The rainbow—see how fair a thing
God has built up from tears!"
Oh, calmly stay your faith, then, on this divinely assured truth, that "all things work together for good to those who love God." Will it not be a good, if your present adversity results in the dethronement of some worshiped idol—in the endearing of Christ to your soul—in the closer conformity of your mind to God's image—in the purification of your heart in your more thorough fitness for heaven? Will it not be a real good if it terminate in a revival of God's work within you—in stirring you up to more prayer—in enlarging your heart to all that love the same Savior—in stimulating you to increased activity for the conversion of sinners, for the diffusion of the truth, and for the glory of God? Oh yes! good, real good, permanent good must result from all the Divine dispensations in your history. Bitter repentance shall end in the experienced sweetness of Christ's love. The festering wound shall but elicit the healing balm. The overpowering burden shall but bring you to the tranquil rest. The storm shall but quicken your footsteps to the Hiding place. The north wind and the south wind shall breathe together over your garden, and the spices shall flow out. In a little while—oh, how soon!—you shall pass away from earth to heaven, and in its clearer, serener light shall read the truth, often read with tears before, "All things work together for good to those who love God."

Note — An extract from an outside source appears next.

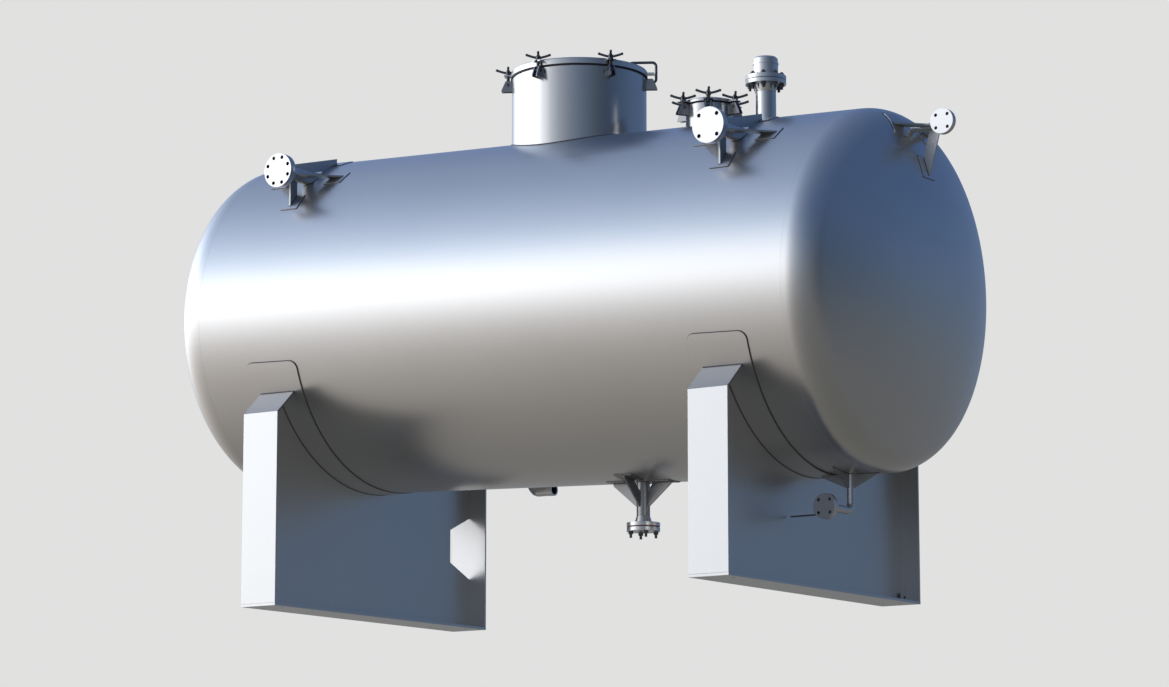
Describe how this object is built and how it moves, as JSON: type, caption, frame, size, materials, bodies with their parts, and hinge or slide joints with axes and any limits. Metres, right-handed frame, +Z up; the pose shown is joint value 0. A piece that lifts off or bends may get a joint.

"Oh, what a load of struggle and distress
Falls off before the Cross! The Feverish care;
The wish that we were other than we are
The sick regrets; the yearnings numberless;
The thought, 'This might have been,' so apt to press
On the reluctant soul! even past despair,
Past sin itself—all—all is turned to fair,
Ay, to a scheme of ordered happiness,
So soon as we love God, or rather, know
That God loves us! Accepting the great pledge
Of His concern for all our wants and woe,
We cease to tremble upon danger's edge,
While varying troubles form and burst anew,
Safe in a Father's arms, we smile as infants do!"